Members and guests of Orange County’s MLK Initiative view the Uprooting Prejudice exhibit at the Holocaust Memorial Resource & Education Center of Central Florida.

The exhibit is open on Sundays from noon to 4 p.m. and on Mondays from 10 a.m. to 4 p.m. – admission is free and reservations are required

From the Orange County Newsroom

A series of haunting portraits and meaningful quotations is currently on temporary exhibit at the Holocaust Memorial Resource & Education Center of Florida. The exhibit, titled Uprooting Prejudice: Faces of Change, was created by photographer John Noltner, who lives in Minneapolis, Minnesota, close to where George Floyd was killed during an encounter with police on May 25, 2020.

A few days after Floyd was killed, Noltner went to the site to bear witness. On Thursday, he returned with a basic studio photography kit, set up on the sidewalk and asked a simple question: “What do you want to say?” The subsequent exhibit highlights people of all ages and backgrounds and tells their stories of dealing with racial inequality.

“I hope that through these stories and these faces, you can understand the events of our day in a new way,” said Noltner. “I hope you can challenge some of your own preconceptions and see the humanity of each and every person.”

Orange County Mayor Jerry L. Demings and members and guests of the Orange County’s Dr. Martin Luther King Jr. Initiative attended the exhibit’s grand opening on Dr. Martin Luther King Day on January 18, 2021.

“It was 53 years ago when Dr. King made his impassioned civil rights speech, and now, generations later, a new movement, Black Lives Matter, is pushing for social justice reform,” said Mayor Demings. “Today’s grand opening is meant to honor Dr. King and several other principles of nonviolence.”

The Holocaust Memorial Resource & Education Center of Florida opened in 1981. It was then known as the Holocaust Project of Valencia Community College and founded by Tess Wise, a local Holocaust Survivor from Poland. Its mission is to use the history and lessons of the Holocaust to build a just and caring community free of antisemitism and all forms of prejudice and bigotry.

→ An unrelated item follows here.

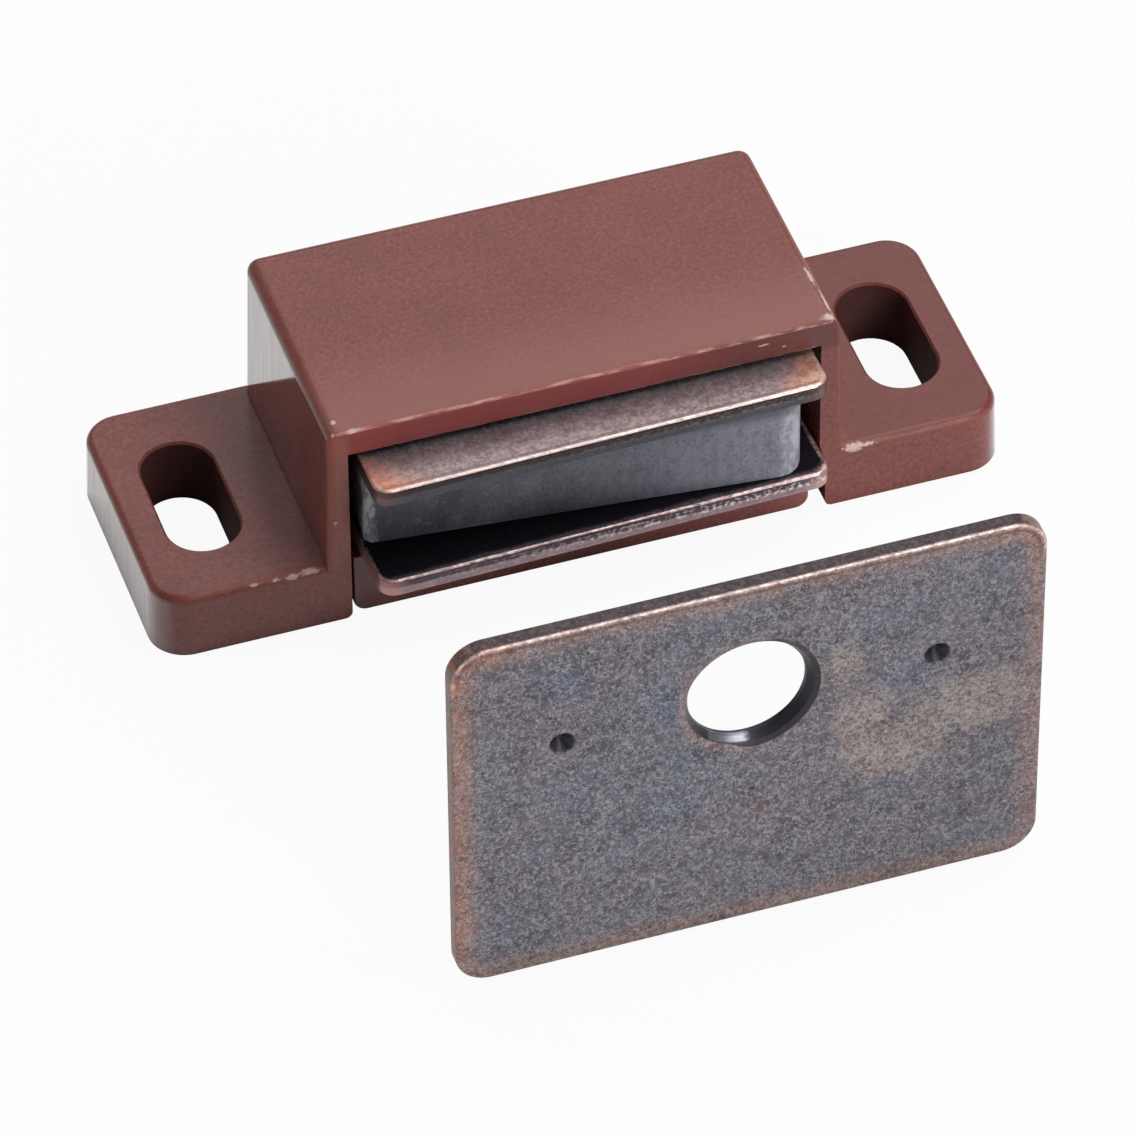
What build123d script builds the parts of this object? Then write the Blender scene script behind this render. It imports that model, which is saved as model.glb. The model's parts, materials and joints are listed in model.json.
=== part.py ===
# Magnetic cabinet catch: a moulded case with two slotted ears, a loose pole pack and a strike plate.
# Millimetres. The origin is midway between the two screw slots on the mounting face. +X runs along the
# case, -Y is the way the poles face, and +Z leads away from the mounting face.
import os

from build123d import *

# case moulding
overall_length = 58.0
ear_thickness = 4.9
ear_depth = 18.75
ear_corner_radius = 2.5
ear_edge_radius = 0.6
case_height = 16.2
case_width = 35.5  # at the mounting face
draft = 1.9  # degrees, on the sides and the back of the moulding, whose front is upright
roof_thickness = 2.05
side_wall = 1.8  # at the mounting face
back_wall = 1.7
case_corner_radius = 1.4  # the two upright corners at the back
case_edge_radius = 0.9  # round the top, on the sides and the back
front_edge_radius = 0.3  # round the front face, which is nearly sharp
mouth_edge_radius = 0.15  # under the roof's front edge
skirt_corner_radius = 0.5  # lower inside corners beside the base cover

# screw slots in the ears, long way along Y
slot_inset = 5.05  # from the end of each ear in to its slot's middle
slot_width = 4.92
slot_length = 10.4
slot_setback = 9.3  # from the front face back to the slots' middle
slot_rim_bevel = 0.15

# ribs on the side walls inside, which stand in the pole plates' notches
rib_width = 2.0
rib_reach = 1.15
rib_setback = 11.0
rib_sink = 0.4  # their roots run into the wall and the roof

# base cover, a tray that closes the case from below
cover_height = 4.8
cover_recess = 0.35  # it stops short of the mounting face
cover_slit = 0.15  # clearance at the left end and the back
pry_gap = 0.7  # wider gap at the right end, for a blade
cover_floor = 1.5
cover_rim = 1.6
cover_web = 1.2
cover_web_count = 3
cover_corner_radius = 0.9
cover_edge_radius = 0.2
relief_depth = 0.42  # hollow in the right wall beside the pry gap
relief_height = 3.7
relief_slope = 1.8
relief_setback = 6.0
snap_length = 5.0  # a tongue on each end of the cover clicks into a groove in the wall
snap_reach = 0.35
snap_radius = 0.6
snap_clearance = 0.08

# pole pack: two steel plates with a ferrite magnet between them, loose in the case
pack_clearance = 0.1  # between the pack and the cover under it
pack_headroom = 0.4  # between the pack and the roof
pack_side_room = 0.58  # between a plate and each side wall
pack_back_room = 1.9  # between a plate and the back wall
plate_thickness = 1.2
plate_corner_radius = 1.1
plate_edge_radius = 0.25  # rolled over on the punch side
notch_width = 5.0
notch_depth = 1.35
notch_corner_radius = 0.4
magnet_inset = 0.85  # from a plate's side edge in to the magnet's
magnet_depth = 10.5
magnet_corner_radius = 0.7
magnet_worn_radius = 1.75  # its front right corner is ground further back
magnet_edge_bevel = 0.15

# how the loose pack lies: each piece stands out of the mouth, off to one side and a little askew
upper_protrusion = 3.35
upper_shift = -0.1
upper_skew = 1.25
lower_protrusion = 3.9
lower_shift = -0.17
lower_skew = 1.5
magnet_protrusion = 1.85
magnet_shift = -0.15
magnet_skew = -5.6

# strike plate, upright in front of the poles
strike_width = 38.2
strike_height = 28.2
strike_thickness = 1.05
strike_corner_radius = 2.3
strike_edge_radius = 0.2
strike_shift = -0.65
strike_standoff = 33.5  # from its outer face back to the front face of the case
hole_radius = 3.85
sink_radius = 4.3  # the screw head's seat opens out towards this
sink_depth = 0.7
hole_rim_radius = 4.6  # rolled in round the seat by the punch
hole_rim_width = 0.5
hole_rim_depth = 0.22
hole_height = 19.2
prong_spacing = 24.2  # two punched points that bite into the door
prong_height = 18.9
prong_radius = 0.95
prong_reach = 0.9
prong_tip_radius = 0.12
punch_radius = 0.85  # the pit each one leaves in the outer face
punch_depth = 0.65
punch_tip_radius = 0.2

# working allowances
overshoot = 1.0  # cutters run this far past the faces they open
near = 0.01  # slack when edges are picked by where they lie

# places and fitted sizes worked out from the ones above
front_y = -slot_setback
rib_y = front_y + rib_setback
slot_x = overall_length / 2 - slot_inset
wall_x = case_width / 2 - side_wall
cavity_back = front_y + ear_depth - back_wall
cavity_top = case_height - roof_thickness
cover_top = cover_recess + cover_height
snap_z = cover_recess + cover_height / 2
lower_plate_z = cover_top + pack_clearance
magnet_z = lower_plate_z + plate_thickness
upper_plate_z = cavity_top - pack_headroom - plate_thickness
magnet_height = upper_plate_z - magnet_z
plate_width = 2 * (wall_x - pack_side_room)
plate_depth = ear_depth - back_wall - pack_back_room + upper_protrusion
notch_setback = rib_setback + upper_protrusion  # from a plate's front edge back to its notches' middle
magnet_width = plate_width - 2 * magnet_inset


def block(x0, x1, y0, y1, z0, z1):
    # a plain box between two corners
    size = (x1 - x0, y1 - y0, z1 - z0)
    centre = ((x0 + x1) / 2, (y0 + y1) / 2, (z0 + z1) / 2)
    return Pos(*centre) * Box(*size)


def moulded_block(width, height, corner_radius):
    # stands on the mounting face, with its back corners rounded and its front corners square
    outline = Pos(0, front_y) * RectangleRounded(width, 2 * ear_depth, corner_radius)
    body = extrude(outline, amount=height, taper=draft)
    return split(body, Plane.XZ.offset(-front_y), keep=Keep.BOTTOM)


def ear_block():
    # the flat base whose ends are the ears, with their slots
    base = moulded_block(overall_length, ear_thickness, ear_corner_radius)
    front = base.faces().sort_by(Axis.Y)[0]
    base = fillet(front.edges() - front.edges().filter_by(Axis.X), ear_corner_radius)
    base = fillet(base.faces().sort_by(Axis.Z)[-1].edges(), ear_edge_radius)
    for side in (-1, 1):
        slot = Pos(side * slot_x, 0) * Rot(0, 0, 90) * SlotOverall(slot_length, slot_width)
        base -= extrude(Pos(0, 0, -overshoot) * slot, amount=ear_thickness + 2 * overshoot)
    rims = base.faces().sort_by(Axis.Z)[-1].inner_wires()
    return chamfer([edge for rim in rims for edge in rim.edges()], slot_rim_bevel)


def tower():
    # the outer form of the box that stands on the base
    body = moulded_block(case_width, case_height, case_corner_radius)
    top = body.faces().sort_by(Axis.Z)[-1]
    front_top = top.edges().sort_by(Axis.Y)[0]
    body = fillet(top.edges() - [front_top], case_edge_radius)
    front = body.faces().sort_by(Axis.Y)[0]
    bottom = front.edges().sort_by(Axis.Z)[0]
    return fillet(front.edges() - [bottom], front_edge_radius)


def relief_cutter():
    # the hollow in the right wall that lets a blade in beside the cover, with its lower corner rounded
    deep_x = wall_x + relief_depth
    slope_top = relief_height + relief_slope
    corner = CenterArc((deep_x + skirt_corner_radius, skirt_corner_radius), skirt_corner_radius, 180, 90)
    outline = Polyline(
        corner @ 0,
        (deep_x, relief_height),
        (wall_x, slope_top),
        (0, slope_top),
        (0, -overshoot),
        (deep_x + skirt_corner_radius, -overshoot),
        corner @ 1,
    )
    return extrude(Pos(0, front_y) * (Plane.XZ * make_face([corner, outline])), amount=-relief_setback)


def retaining_rib():
    # stands off the right wall, from the cover up to the roof
    inner = wall_x - rib_reach
    root = wall_x + rib_sink
    front = rib_y - rib_width / 2
    return block(inner, root, front, front + rib_width, cover_top, cavity_top + rib_sink)


def snap_tongue(swell):
    # a round-nosed tongue from the cover's right end into the wall, swollen all over to cut its groove
    radius = snap_radius + swell
    reach_y = snap_length / 2 + swell
    nose_x = wall_x + snap_reach - snap_radius
    root_x = wall_x - pry_gap - cover_rim / 2
    nose = Pos(nose_x, rib_y, snap_z) * Rot(90, 0, 0) * Cylinder(radius, 2 * reach_y)
    return nose + block(root_x, nose_x, rib_y - reach_y, rib_y + reach_y, snap_z - radius, snap_z + radius)


def case():
    body = ear_block() + tower()
    body -= block(-wall_x, wall_x, front_y - overshoot, cavity_back, -overshoot, cavity_top)
    skirt = body.edges().filter_by(Axis.Y).filter_by_position(Axis.Z, -near, near)
    body = fillet(skirt.filter_by_position(Axis.X, -wall_x - near, wall_x + near), skirt_corner_radius)
    level = body.edges().filter_by(Axis.X)
    roof_edges = level.filter_by_position(Axis.Z, cavity_top - near, cavity_top + near)
    body = fillet(roof_edges.sort_by(Axis.Y)[0], mouth_edge_radius)
    body -= relief_cutter()
    groove = snap_tongue(snap_clearance)
    body -= groove + mirror(groove, about=Plane.YZ)
    return body + retaining_rib() + mirror(retaining_rib(), about=Plane.YZ)


def base_cover():
    # a floor, a rim all round and webs from front to back, which carry the lower plate
    left = -wall_x + cover_slit
    right = wall_x - pry_gap
    back = cavity_back - cover_slit
    tray = block(left, right, front_y, back, cover_recess, cover_top)
    tray = fillet(tray.edges().filter_by(Axis.Y).group_by(Axis.Z)[0], cover_corner_radius)
    tray = fillet(tray.faces().sort_by(Axis.Z)[0].edges().filter_by(Axis.X), cover_edge_radius)
    well_left = left + cover_rim
    well_right = right - cover_rim
    well_front = front_y + cover_rim
    well_back = back - cover_rim
    well_floor = cover_recess + cover_floor
    tray -= block(well_left, well_right, well_front, well_back, well_floor, cover_top + overshoot)
    cell = (well_right - well_left - cover_web_count * cover_web) / (cover_web_count + 1)
    for n in range(cover_web_count):
        web_left = well_left + cell + n * (cell + cover_web)
        tray += block(web_left, web_left + cover_web, well_front, well_back, well_floor, cover_top)
    return tray + snap_tongue(0) + mirror(snap_tongue(0), about=Plane.YZ)


def pole_plate():
    # flat on z = 0, with the Z axis midway between its notches
    outline = RectangleRounded(plate_width, plate_depth, plate_corner_radius)
    outline = Pos(0, plate_depth / 2 - notch_setback) * outline
    notch = RectangleRounded(2 * notch_depth, notch_width, notch_corner_radius)
    for side in (-1, 1):
        outline -= Pos(side * plate_width / 2, 0) * notch
    plate = extrude(outline, amount=plate_thickness)
    return fillet(plate.faces().sort_by(Axis.Z)[-1].edges(), plate_edge_radius)


def upper_pole_plate():
    place = Pos(upper_shift, front_y - upper_protrusion + notch_setback, upper_plate_z)
    return place * Rot(0, 0, upper_skew) * pole_plate()


def lower_pole_plate():
    place = Pos(lower_shift, front_y - lower_protrusion + notch_setback, lower_plate_z)
    return place * Rot(0, 0, lower_skew) * pole_plate()


def corners(outline):
    # the front right one comes last
    return outline.vertices().sort_by(lambda corner: corner.X - corner.Y)


def magnet():
    outline = Rectangle(magnet_width, magnet_depth)
    outline = fillet(corners(outline)[:-1], magnet_corner_radius)
    outline = fillet(corners(outline)[-1], magnet_worn_radius)
    slab = extrude(outline, amount=magnet_height)
    slab = chamfer(slab.faces().filter_by(Axis.Z).edges(), magnet_edge_bevel)
    place = Pos(magnet_shift, front_y - magnet_protrusion + magnet_depth / 2, magnet_z)
    return place * Rot(0, 0, magnet_skew) * slab


def strike_plate():
    # drawn flat with its outer face up, then stood on its long edge with that face towards -Y
    outline = RectangleRounded(strike_width, strike_height, strike_corner_radius)
    plate = extrude(Pos(0, strike_height / 2) * outline, amount=-strike_thickness)
    plate = fillet(plate.faces().sort_by(Axis.Z)[-1].edges(), strike_edge_radius)
    plate -= Pos(0, hole_height, -strike_thickness / 2) * Cylinder(hole_radius, 2 * strike_thickness)
    plate -= Pos(0, hole_height, -sink_depth / 2) * Cone(hole_radius, sink_radius, sink_depth)
    rim = Cone(hole_rim_radius - hole_rim_width, hole_rim_radius, hole_rim_depth)
    plate -= Pos(0, hole_height, -hole_rim_depth / 2) * rim
    for side in (-1, 1):
        spot = Pos(side * prong_spacing / 2, prong_height)
        prong = Cone(prong_tip_radius, prong_radius, prong_reach)
        plate += spot * Pos(0, 0, -strike_thickness - prong_reach / 2) * prong
        plate -= spot * Pos(0, 0, -punch_depth / 2) * Cone(punch_tip_radius, punch_radius, punch_depth)
    return Pos(strike_shift, front_y - strike_standoff, 0) * Rot(90, 0, 0) * plate


os.makedirs("parts", exist_ok=True)
for make in (case, base_cover, upper_pole_plate, lower_pole_plate, magnet, strike_plate):
    export_step(make(), f"parts/{make.__name__}.step")
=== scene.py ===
import json
from math import cos, radians, sin, tan

import bpy
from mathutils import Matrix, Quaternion, Vector


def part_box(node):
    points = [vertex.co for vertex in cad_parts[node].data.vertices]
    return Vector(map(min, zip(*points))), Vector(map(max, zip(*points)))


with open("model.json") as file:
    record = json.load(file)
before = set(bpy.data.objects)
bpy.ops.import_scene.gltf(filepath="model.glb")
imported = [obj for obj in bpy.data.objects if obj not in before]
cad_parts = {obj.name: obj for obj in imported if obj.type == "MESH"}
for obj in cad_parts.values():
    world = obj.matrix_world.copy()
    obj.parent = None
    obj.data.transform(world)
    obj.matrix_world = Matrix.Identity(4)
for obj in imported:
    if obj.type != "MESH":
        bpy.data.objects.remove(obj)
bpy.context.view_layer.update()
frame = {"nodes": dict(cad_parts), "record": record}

nodes = frame["nodes"]
joints = {joint["name"]: joint for joint in frame["record"]["behaviour"]["joints"]}
mounts = {mount["name"]: mount for mount in frame["record"]["mounts"]}
mmPerMetre = 1000


def boxInMm(name):
    low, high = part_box(name)
    return Vector(low) * mmPerMetre, Vector(high) * mmPerMetre


def tint(red, green, blue):  # a colour as a painter's 0 to 255, turned into light
    def light(part):
        share = part / 255
        return share / 12.92 if share <= 0.04045 else ((share + 0.055) / 1.055) ** 2.4
    return (light(red), light(green), light(blue), 1)


class Wire:  # the output of a node, which can stand in a sum
    def __init__(self, finish, socket):
        self.finish = finish
        self.socket = socket

    def sum(self, operation, first, second=0.0):
        return self.finish.node("ShaderNodeMath", {"operation": operation}, {0: first, 1: second})

    def __add__(self, other):
        return self.sum("ADD", self, other)

    def __sub__(self, other):
        return self.sum("SUBTRACT", self, other)

    def __rsub__(self, other):
        return self.sum("SUBTRACT", other, self)

    def __mul__(self, other):
        return self.sum("MULTIPLY", self, other)

    def __abs__(self):
        return self.sum("ABSOLUTE", self)

    def sway(self, reach):  # a noise, centred on 0
        return (self - 0.5) * reach

    def within(self, ends):  # from 0 to 1 stretched over two other ends
        return self * (ends[1] - ends[0]) + ends[0]

    def least(self, other):
        return self.sum("MINIMUM", self, other)

    def most(self, other):
        return self.sum("MAXIMUM", self, other)

    __radd__ = __add__
    __rmul__ = __mul__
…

“This exhibit is a tie to human rights being violated,” said Lisa Bachman, the Center’s assistant director. “The messages on the photographs are the exact words these people used to express themselves. There were several I recognized as thoughts I’ve had, and it made me realize I’m not alone in my thinking. When you realize this, it gives you the courage to stand up and speak out.”

The Holocaust Memorial Resource & Education Center of Florida, which is located in Maitland, has created a safe environment for those who wish to view the exhibit. Masks are required, not optional. The exhibit is open on Sundays from noon to 4 p.m. and on Mondays from 10 a.m. to 4 p.m. Admission is free. Reservations are required and can be made on the website. You can also call and make an appointment for a special tour (407-628-0555). The exhibit runs through the end of March 2021.